Symmetry Group of a Polynomial Given a polynomial $P \in \mathbb{Z}[X_1,\ldots,X_n]$, is there a poly-time algorithm which computes the group of permutations of variables that leaves $P$ unchanged? (Clearly, the trivial $O(n!)$-time algorithm is not poly-time.)
 A: If the input has fully-expanded polynomials, then this is equivalent to graph isomorphism.
In one direction, given a graph, create a variable for each vertex and consider the polynomial $\prod_{vw\in E(G)} (1 + x_vx_w)$. Unique factorization assures that this representation is reversible.
In the other direction, given a polynomial there are multiple ways of encoding it as a graph. I'll use a coloured bipartite graph, which can be converted to a uncoloured simple graph by standard means. Vertex colors are numbers that appear as coefficients and edge colours are numbers that appear as powers of variables. Make one vertex for each variable. For each monomial, make a new variable coloured by the coefficient and join it to each variable it contains by an edge coloured by the degree of that variable in the monomial. (Eg., monomial $6x^2y$ is a vertex coloured "6" joined to vertex "$x$" by an edge of colour "2" and to vertex "$y$" by an edge of colour "1".) This representation is also reversible.

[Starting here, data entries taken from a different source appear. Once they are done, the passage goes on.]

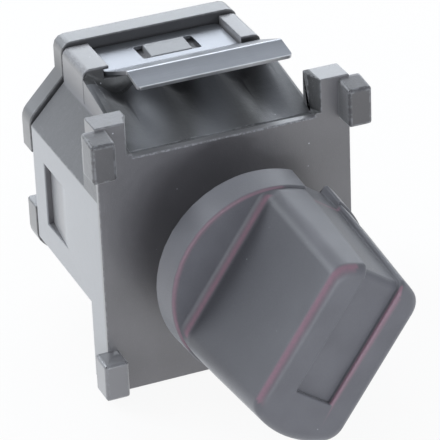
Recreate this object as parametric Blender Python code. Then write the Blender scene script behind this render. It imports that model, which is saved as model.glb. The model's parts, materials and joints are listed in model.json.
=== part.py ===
"""Rotary heater fan switch of a car dashboard.

A moulded housing with a square front plate, four stop blocks and a metal retaining clip on
top carries a turning knob. Behind the plate the knob's spindle turns a rotor with two
sprung detent balls and two sprung contact bridges. The rear moulding closes the housing
and holds five blade terminals inside the plug socket.

The origin is on the knob's axis, in the front plane of the plate. The knob points along -Y,
+X is to the right as seen by somebody who turns it, and +Z is up.
"""
import math

import bmesh
import bpy
from mathutils import Matrix, Vector

mm = 0.001

# Clearances
RUNNING_GAP = 0.35 * mm         # between pieces that turn past each other
SEAT_GAP = 0.3 * mm             # between pieces that are seated on each other
OVERRUN = 1.0 * mm              # how far a cutter runs on past the face it opens

# Front plate and its ears
PLATE_WIDTH = 42.0 * mm
PLATE_BOTTOM = -23.0 * mm       # height of the lower edge, from the knob's axis
PLATE_TOP = 17.3 * mm           # height of the notch between the ears
PLATE_DEPTH = 6.6 * mm
PLATE_WALL = 3.4 * mm           # what is left in front of the rotor chamber
EAR_WIDTH = 5.9 * mm
EAR_TOP = 23.4 * mm
EAR_DEPTH = 4.5 * mm
EAR_ROOT = 3.0 * mm             # how deep an ear's form starts inside the plate
EAR_SCOOP_RADIUS = 4.2 * mm     # hollow in the inner side of each ear, deepest at the front
EAR_SCOOP_DEPTH = 1.0 * mm
EAR_SCOOP_RISE = 0.6 * mm       # from the notch up to the scoop's lower end

# Stop blocks on the four corners of the plate
BLOCK_WIDTH = 3.95 * mm
BLOCK_OVERHANG = 2.05 * mm      # how far a block reaches past the plate's side
BLOCK_FRONT = 4.0 * mm          # how far a block stands in front of the plate
BLOCK_BACK = 0.7 * mm           # how far its overhang reaches back past the plate's front
UPPER_BLOCK_HEIGHT = 7.0 * mm
UPPER_BLOCK_DROP = 0.3 * mm     # from the top of the ear down to the top of the block
LOWER_BLOCK_HEIGHT = 6.4 * mm
LOWER_BLOCK_RISE = 1.2 * mm     # from the plate's lower edge up to the block
BLOCK_EDGE = 0.35 * mm

# Body behind the plate
BODY_DEPTH = 30.6 * mm          # from the plate's front to the rear edge of the side walls
SIDE_TOP = 10.5 * mm
SIDE_BOTTOM = -9.6 * mm
BOX_WIDTH = 30.4 * mm           # upper and lower box between the corner slopes
BOX_SHIFT = 0.2 * mm            # how far the boxes lie to the right of the knob's axis
BOX_FLARE = 0.5 * mm            # how much further the upper box stands out in front of the rails
BOX_FOOT = 0.3 * mm             # how far the corner slopes run on under the box
CORNER_RISE = 6.4 * mm          # height of the slope between a side wall and the box

# Latch recess in each side wall: deepest at the rear step, running out forwards
RECESS_HEIGHT = 10.8 * mm
RECESS_Z = 0.5 * mm
RECESS_REAR_MARGIN = 5.2 * mm   # from the rear edge of the side wall forward to the step
RECESS_LENGTH = 9.6 * mm
RECESS_DEPTH = 1.05 * mm

# Fluted slope between the plate and the clip's rails
SLOPE_START_Y = 1.6 * mm
SLOPE_START_Z = 17.55 * mm
SLOPE_END_Z = 21.2 * mm
FLUTES = 3
FLUTE_PITCH = 9.4 * mm
FLUTE_DEPTH = 3.2 * mm          # at the rails
FLUTE_FRONT_DEPTH = 0.15 * mm   # at the plate, where the flutes fade out
FLUTE_INSET = 0.05 * mm         # from the rails' outer side in to the fluted form

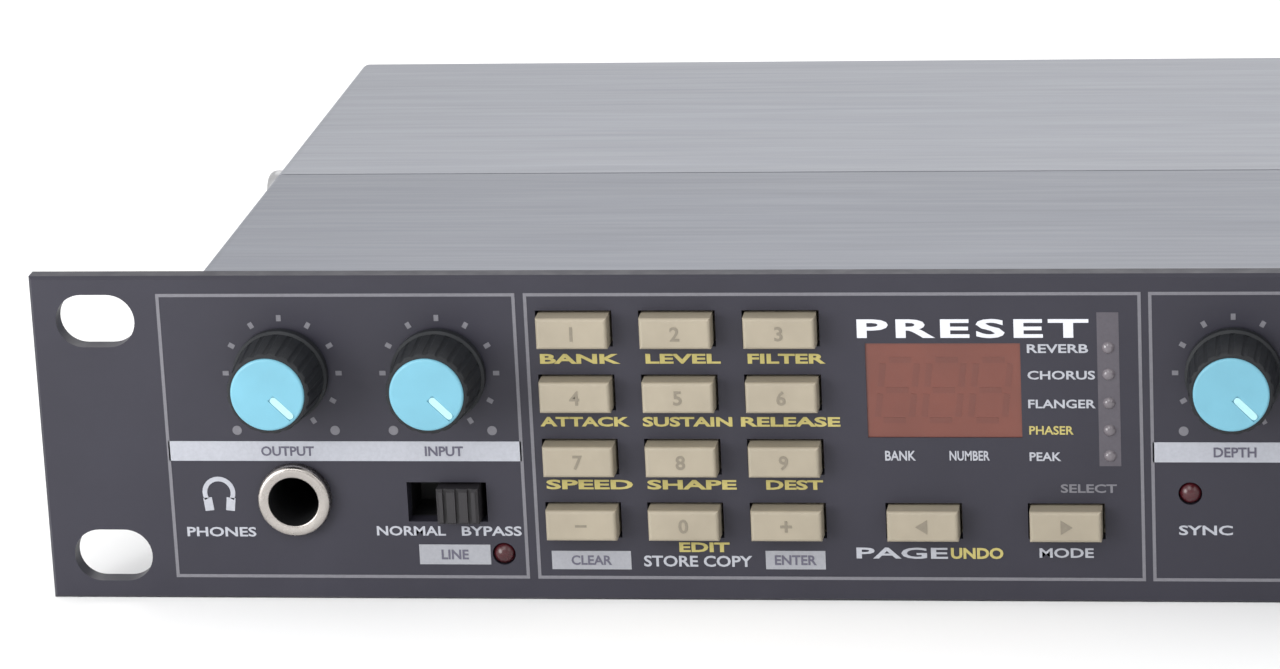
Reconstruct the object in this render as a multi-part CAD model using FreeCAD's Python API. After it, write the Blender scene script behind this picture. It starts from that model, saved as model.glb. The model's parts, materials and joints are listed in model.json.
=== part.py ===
import FreeCAD, Part
import math
import os

# Rack effects unit: a one-unit 19-inch case with a keypad, knobs, a display and rear sockets.
# Frame: +X to the right seen from the front, +Y to the back, +Z up, millimetres.
# The parts are drawn with the panel's front face at Y = 0. On export they all move along Y together,
# so the origin lies under the middle of the whole object, at the height of its flat underside.

# ---- driving dimensions -------------------------------------------------------------------------
PANEL_W = 482.6
PANEL_H = 43.6
PANEL_T = 2.5
PANEL_CHAMFER = 0.4
EAR_PITCH_X = 465.9
EAR_PITCH_Z = 31.75
EAR_SLOT_L = 10.3
EAR_SLOT_W = 7.0

CASE_W = 442.0
CASE_TOP = 42.0
CASE_BACK = 115.0
COVER_T = 1.0
TRAY_T = 1.2
TRAY_BEND_R = 0.96
SEAM_Y = 54.0
SEAM_GAP = 0.4
COVER_SKIRT = 18.0
COVER_BEND_R = 1.4
TRAY_W = CASE_W - 2 * COVER_T
TRAY_WALL_TOP = CASE_TOP - TRAY_T
REAR_Y = CASE_BACK - COVER_T
TONGUE_L = 8.0
LIP_H = 2.2
REAR_FLANGE_H = 8.0
REAR_TAB_L = 12.0
REAR_TAB_TOP = 24.0
VENT_COUNT = 9
VENT_PITCH = 5.0
VENT_W = 2.0
VENT_Y = 40.0
VENT_Z = (8.0, 20.0)

RUN_FIT = 0.05       # radial clearance of a shaft that turns in a bore
MOVE_GAP = 0.35      # clearance round a part that moves through an opening
PAST = 1.0           # how far a cutting shape runs past the material
ROOT = 1.0           # how far a fused boss reaches into its body
FINE = 0.01

KNOB_PITCH = 20.4
LEFT_KNOBS_X = (-209.0, -209.0 + KNOB_PITCH)
EFFECT_KNOB_X = -87.6
EFFECT_KNOB_COUNT = 5
KNOB_Z = 30.7
KNOB_BASE_R = 6.1
KNOB_TOP_R = 5.3
KNOB_FACE_Y = -8.9
KNOB_LIFT = 0.5
KNOB_SKIRT_T = 1.4
KNOB_EDGE = 0.3
KNOB_STEP = 0.35
KNOB_HUB_R = 3.1
KNOB_WALL = 1.1
KNOB_ROOF = 0.8
KNOB_STEM_R = 2.5
KNOB_FLUTES = 20
FLUTE_R = 0.55
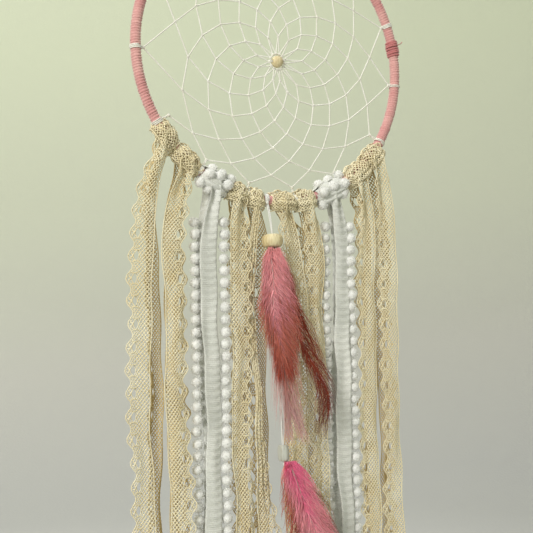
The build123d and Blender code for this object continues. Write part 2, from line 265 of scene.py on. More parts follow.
class Mesh:
    """Gathers the parts of one piece, in millimetres."""

    def __init__(self):
        self.points = []
        self.faces = []
        self.tints = []
        self.count = 0

    def add(self, points, faces, colours=None, closed=True):
        """Adds a part.  A closed part's faces are turned outwards."""
        if closed:
            middle = points - points.mean(axis=0)
            if sum(volume(middle, group) for group in faces) < 0:
                faces = [group[:, ::-1] for group in faces]
        for group in faces:
            self.faces += (group + self.count).tolist()
        self.points.append(points)
        if colours is not None:
            self.tints.append(colours)
        self.count += len(points)

    def piece(self, name, material, body=None, replaces=(), slot=None):
        """Makes the object, lets it ride on its body and stand for its CAD nodes."""
        mesh = bpy.data.meshes.new(name)
        mesh.from_pydata((np.concatenate(self.points) * MM).tolist(), [], self.faces)
        mesh.polygons.foreach_set("use_smooth", np.ones(len(mesh.polygons), bool))
        if self.tints:
            colours = np.concatenate(self.tints)
            colours = np.concatenate([colours, np.ones((len(colours), 1))], axis=1)
            layer = mesh.color_attributes.new("tint", "FLOAT_COLOR", "POINT")
            layer.data.foreach_set("color", colours.astype(np.float32).ravel())
        mesh.materials.append(material)
        mesh.update()
        made = bpy.data.objects.new(name, mesh)
        bpy.context.scene.collection.objects.link(made)
        if body:
            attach(made, body)
        if replaces:
            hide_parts(*replaces)
        return made


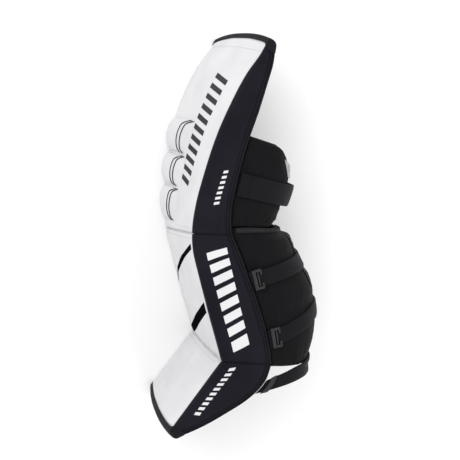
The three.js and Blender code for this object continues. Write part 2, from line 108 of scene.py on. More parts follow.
# each span's lower and upper station and its length along the pad, which its edge rounds are counted by
SPANS = {
    "thigh": (KNEE_STATION + CREASE / 2 / LEG_RISE, THIGH_END, 0.29),
    "shin": (CREASE / 2 / LEG_RISE, KNEE_STATION - CREASE / 2 / LEG_RISE, 0.20),
    "boot": (TOE_END, -CREASE / 2 / BOOT_FACE, 0.125),
}
FACE_LOW, FACE_HIGH = SIDE_WALL + GAP, PAD_WIDTH - SIDE_WALL - GAP
FACE_REACH = PAD_WIDTH - 0.0010          # the face laps over the inner side wall
END_ROLL = 0.005             # rounding of a face at a crease
SIDE_ROLL = 0.004            # rounding of a face at its side seams
SIDE_END_ROLL = 0.0016
FOLD_DEEP, SIDE_FOLD = 0.0026, 0.0012    # how far the folds in the creases lie behind the face and the sides
PANEL_COLUMNS = 60
TOP_SEAM = 0.966
LINER_CHANNEL = 0.055        # from the middle of the pad to each sewn channel of the padding
GROOVE = 0.002               # from the edge binding to the channel in front of it
END_TAPE_LIP = 0.0008
END_CORNER = 0.007
TAPE_PROUD, TAPE_ROUND, TAPE_FILLET = 0.0006, 0.0025, 0.014
TAPE_SHRINK = 0.30
TAPE_LAP, TAPE_WIDEN = 0.0015, 0.006     # how far it laps over the pad, and how much more at the corners
TAPE_FRONT, TAPE_REAR = 0.40, 0.85       # how round its front and rear edges are, where 1 is a half circle
THIGH_LENGTH, TOE_LENGTH = 0.498, -0.129     # length along the pad for one whole station, at its two ends
WING_ROLL = 0.0035

ROLL_START = 0.108
ROLL_FAR = FACE_HIGH
ROLL_RAMP = 0.17             # share of a roll's length over which it rises from the face
ROLL_SINK = 0.0008
# name, lower and upper station and height
KNEE_ROLLS = [("upper_knee_roll", 0.628, 0.730, 0.012), ("middle_knee_roll", 0.527, 0.622, 0.011),
              ("lower_knee_roll", 0.433, 0.521, 0.009)]
ROLL_NODES = {"upper_knee_roll": "knee_roll_upper", "middle_knee_roll": "knee_roll_middle",
              "lower_knee_roll": "knee_roll_lower"}
PIPING = ((0.126, 0.014), (0.143, 0.026))    # across, and how far the cord hooks out at its upper end
PIPING_RADIUS = 0.0010

PATCH_LIFT, PATCH_SINK = 0.0003, 0.0004
# corners of the stripes on the shin, as stations and across
SHIN_STRIPES = np.array([
    [(0.380, 0.0068), (0.256, 0.173), (0.235, 0.180), (0.362, 0.0068)],
    [(0.256, 0.173), (0.193, 0.2220), (0.187, 0.2220), (0.235, 0.180)],
    [(0.193, 0.0068), (0.053, 0.183), (0.014, 0.187), (0.160, 0.0068)],
    [(0.053, 0.183), (0.022, 0.2220), (0.004, 0.2120), (0.014, 0.187)],
])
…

I'll explain how the second example works, assuming you have an oracle that provides one (colour-preserving) isomorphism between two coloured graphs or says that there is none. Let $P_1,P_2$ be two polynomials and $G(P_1),G(P_2)$ their corresponding graphs. The construction ensures that any isomorphism between $P_1$ and $P_2$ can be converted to an isomorphism between $G(P_1)$ and $G(P_2)$, and vice versa. Now consider one polynomial $P$ and two of its variables $x,y$. Say $n$ is the total degree of $P$.  Then $P$ has an automorphism (symmetry as in the original question) that maps $x$ onto $y$ iff $G(P+x^{n+1})$ is isomorphic to $G(P+y^{n+1})$, and the oracle will give you such an automorphism if there is one. By continuing this process by marking more variables, you can build up a strong generating set for the automorphism group of $P$. For example, comparing $G(P+x^{n+1}+u^{n+2})$ to $G(P+y^{n+1}+v^{n+2})$ will get you an automorphism, if any, that maps $x$ onto $y$ and $u$ onto $v$.